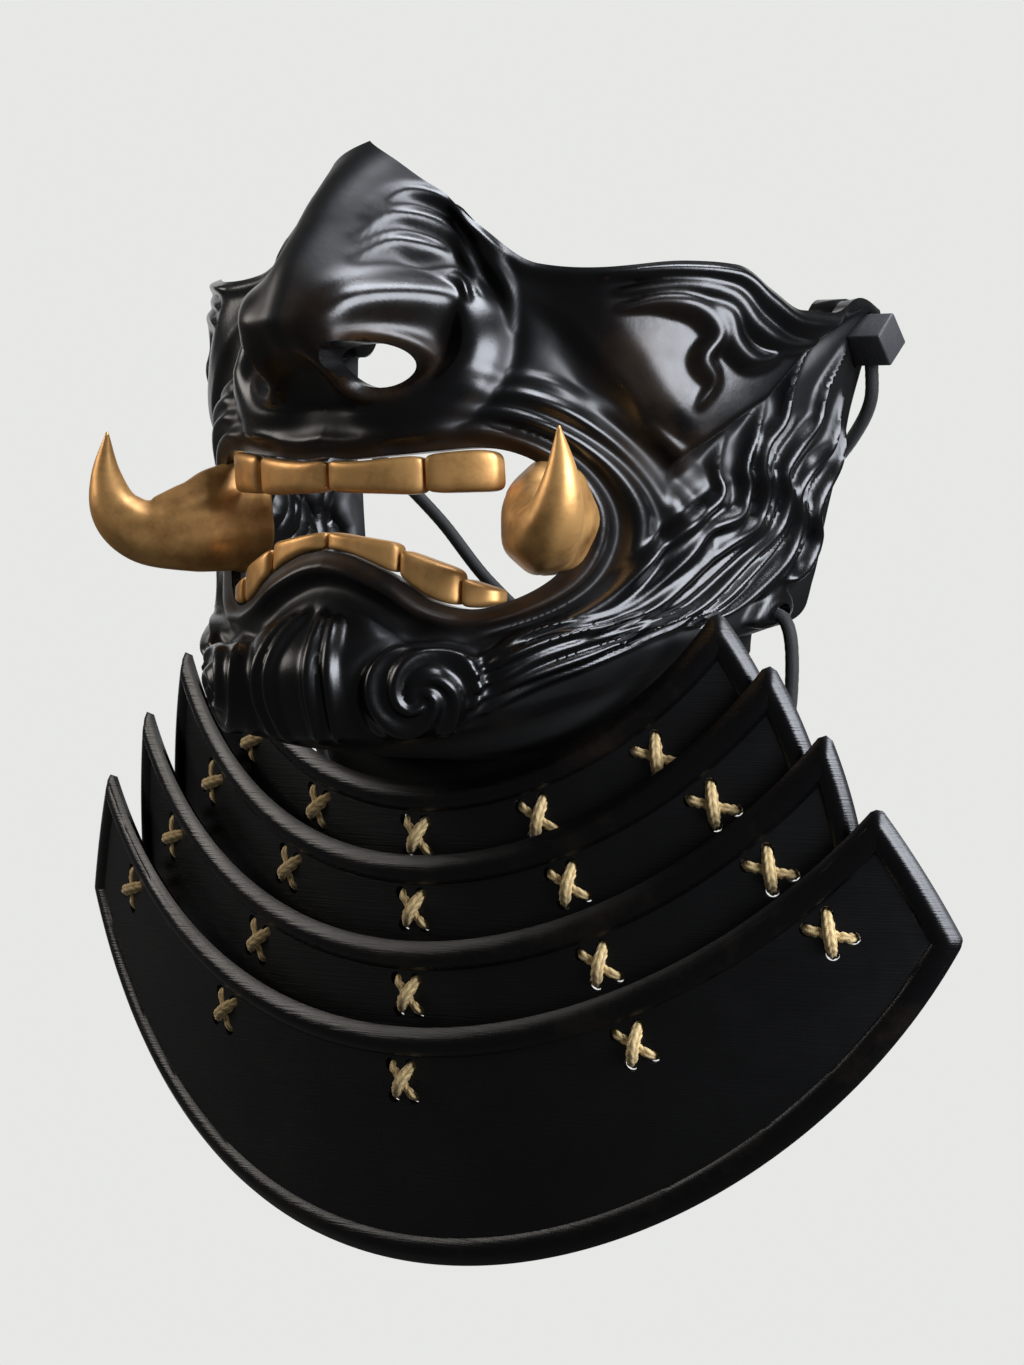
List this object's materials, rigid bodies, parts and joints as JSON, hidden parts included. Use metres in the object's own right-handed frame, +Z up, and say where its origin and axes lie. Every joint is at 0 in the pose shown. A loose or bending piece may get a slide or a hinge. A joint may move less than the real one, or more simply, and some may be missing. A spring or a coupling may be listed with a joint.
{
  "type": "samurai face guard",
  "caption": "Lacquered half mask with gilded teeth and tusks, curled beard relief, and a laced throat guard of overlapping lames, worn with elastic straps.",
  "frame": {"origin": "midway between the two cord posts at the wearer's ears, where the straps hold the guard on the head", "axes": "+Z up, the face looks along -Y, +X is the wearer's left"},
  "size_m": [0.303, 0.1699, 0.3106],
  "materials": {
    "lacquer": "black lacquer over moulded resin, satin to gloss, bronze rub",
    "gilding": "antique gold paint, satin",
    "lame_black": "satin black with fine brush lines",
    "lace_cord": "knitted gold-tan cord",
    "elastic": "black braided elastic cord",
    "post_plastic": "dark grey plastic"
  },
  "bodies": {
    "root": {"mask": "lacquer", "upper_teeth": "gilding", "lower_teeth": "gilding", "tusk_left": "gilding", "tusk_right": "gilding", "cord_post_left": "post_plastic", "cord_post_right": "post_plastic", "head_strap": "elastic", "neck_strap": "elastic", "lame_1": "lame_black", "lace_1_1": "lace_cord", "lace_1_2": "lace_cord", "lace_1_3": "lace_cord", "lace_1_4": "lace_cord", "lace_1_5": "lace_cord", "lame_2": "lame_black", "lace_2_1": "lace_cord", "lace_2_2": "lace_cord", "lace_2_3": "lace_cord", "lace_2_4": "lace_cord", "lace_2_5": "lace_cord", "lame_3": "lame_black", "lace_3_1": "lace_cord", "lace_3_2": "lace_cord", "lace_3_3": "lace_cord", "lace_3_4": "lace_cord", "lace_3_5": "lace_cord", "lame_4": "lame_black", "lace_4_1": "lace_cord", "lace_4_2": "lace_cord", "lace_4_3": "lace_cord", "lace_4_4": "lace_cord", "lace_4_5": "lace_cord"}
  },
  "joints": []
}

---

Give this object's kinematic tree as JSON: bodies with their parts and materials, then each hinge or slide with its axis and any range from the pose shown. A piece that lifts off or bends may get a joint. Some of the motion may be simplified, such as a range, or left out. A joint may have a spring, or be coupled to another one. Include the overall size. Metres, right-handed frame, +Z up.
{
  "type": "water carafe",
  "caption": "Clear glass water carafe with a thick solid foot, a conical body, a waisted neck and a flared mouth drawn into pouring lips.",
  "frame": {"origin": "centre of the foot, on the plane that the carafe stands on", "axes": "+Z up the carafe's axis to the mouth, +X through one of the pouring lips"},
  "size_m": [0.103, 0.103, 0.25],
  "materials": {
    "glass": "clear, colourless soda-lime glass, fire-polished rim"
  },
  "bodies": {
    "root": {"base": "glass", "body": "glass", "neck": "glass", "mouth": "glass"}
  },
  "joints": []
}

...

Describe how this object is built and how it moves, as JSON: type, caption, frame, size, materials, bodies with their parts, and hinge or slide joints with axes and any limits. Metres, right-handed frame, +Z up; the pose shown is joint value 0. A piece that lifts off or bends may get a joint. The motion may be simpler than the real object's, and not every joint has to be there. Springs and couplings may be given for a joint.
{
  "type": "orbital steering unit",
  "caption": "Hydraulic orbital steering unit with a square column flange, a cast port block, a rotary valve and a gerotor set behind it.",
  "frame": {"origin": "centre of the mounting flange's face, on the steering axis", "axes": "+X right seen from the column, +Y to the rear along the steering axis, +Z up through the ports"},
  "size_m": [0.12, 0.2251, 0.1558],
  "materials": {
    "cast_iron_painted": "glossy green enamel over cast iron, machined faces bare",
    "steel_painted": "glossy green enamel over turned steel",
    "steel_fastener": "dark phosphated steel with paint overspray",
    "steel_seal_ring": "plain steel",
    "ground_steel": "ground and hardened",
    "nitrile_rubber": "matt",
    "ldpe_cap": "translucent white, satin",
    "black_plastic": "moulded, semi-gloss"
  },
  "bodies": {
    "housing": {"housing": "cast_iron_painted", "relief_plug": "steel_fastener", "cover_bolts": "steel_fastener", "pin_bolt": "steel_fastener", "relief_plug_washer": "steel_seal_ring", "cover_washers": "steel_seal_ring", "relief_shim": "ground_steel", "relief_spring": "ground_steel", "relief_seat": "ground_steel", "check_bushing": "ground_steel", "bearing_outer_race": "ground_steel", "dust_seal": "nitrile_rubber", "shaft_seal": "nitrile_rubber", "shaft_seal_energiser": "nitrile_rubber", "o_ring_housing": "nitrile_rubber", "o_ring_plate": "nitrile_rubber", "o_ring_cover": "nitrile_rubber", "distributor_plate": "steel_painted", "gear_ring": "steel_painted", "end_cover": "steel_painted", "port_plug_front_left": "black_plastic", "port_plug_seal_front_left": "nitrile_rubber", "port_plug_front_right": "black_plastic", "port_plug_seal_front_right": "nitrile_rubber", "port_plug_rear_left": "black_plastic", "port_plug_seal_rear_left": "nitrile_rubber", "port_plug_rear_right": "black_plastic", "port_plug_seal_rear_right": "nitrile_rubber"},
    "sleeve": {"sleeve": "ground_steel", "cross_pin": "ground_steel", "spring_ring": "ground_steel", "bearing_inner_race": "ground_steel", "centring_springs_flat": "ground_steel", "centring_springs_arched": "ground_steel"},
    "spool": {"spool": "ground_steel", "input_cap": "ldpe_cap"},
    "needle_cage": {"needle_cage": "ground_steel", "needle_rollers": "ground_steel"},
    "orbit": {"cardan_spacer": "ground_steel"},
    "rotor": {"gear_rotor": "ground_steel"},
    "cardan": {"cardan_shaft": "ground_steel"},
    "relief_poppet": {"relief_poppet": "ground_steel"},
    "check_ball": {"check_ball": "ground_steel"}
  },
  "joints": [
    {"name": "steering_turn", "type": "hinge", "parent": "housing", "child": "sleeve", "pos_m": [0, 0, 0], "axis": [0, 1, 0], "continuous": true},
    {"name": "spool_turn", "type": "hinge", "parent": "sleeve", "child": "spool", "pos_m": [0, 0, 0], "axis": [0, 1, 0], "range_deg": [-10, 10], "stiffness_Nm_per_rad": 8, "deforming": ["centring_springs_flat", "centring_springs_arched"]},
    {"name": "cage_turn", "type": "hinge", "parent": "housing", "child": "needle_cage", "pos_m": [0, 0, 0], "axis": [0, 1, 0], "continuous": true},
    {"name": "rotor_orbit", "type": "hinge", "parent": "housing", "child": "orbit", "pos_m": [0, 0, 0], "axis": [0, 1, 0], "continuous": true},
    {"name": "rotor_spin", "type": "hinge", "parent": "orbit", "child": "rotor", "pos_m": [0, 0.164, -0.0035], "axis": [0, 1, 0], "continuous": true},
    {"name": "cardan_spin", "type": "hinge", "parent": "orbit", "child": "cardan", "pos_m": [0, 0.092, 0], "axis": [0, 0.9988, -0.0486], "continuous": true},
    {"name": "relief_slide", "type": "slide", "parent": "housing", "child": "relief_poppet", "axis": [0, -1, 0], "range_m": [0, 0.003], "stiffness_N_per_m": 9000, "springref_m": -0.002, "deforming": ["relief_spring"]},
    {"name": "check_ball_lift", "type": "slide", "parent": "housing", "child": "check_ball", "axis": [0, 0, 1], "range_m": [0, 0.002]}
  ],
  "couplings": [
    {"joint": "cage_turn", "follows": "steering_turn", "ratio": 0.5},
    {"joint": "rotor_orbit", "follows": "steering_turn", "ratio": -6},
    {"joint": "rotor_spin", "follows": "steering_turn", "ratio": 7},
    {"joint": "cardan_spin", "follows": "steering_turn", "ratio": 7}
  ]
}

• _What the task requires_
Within the records, how many lines include "where"? The answer is the number and nothing else.

• _Response to this exercise_
2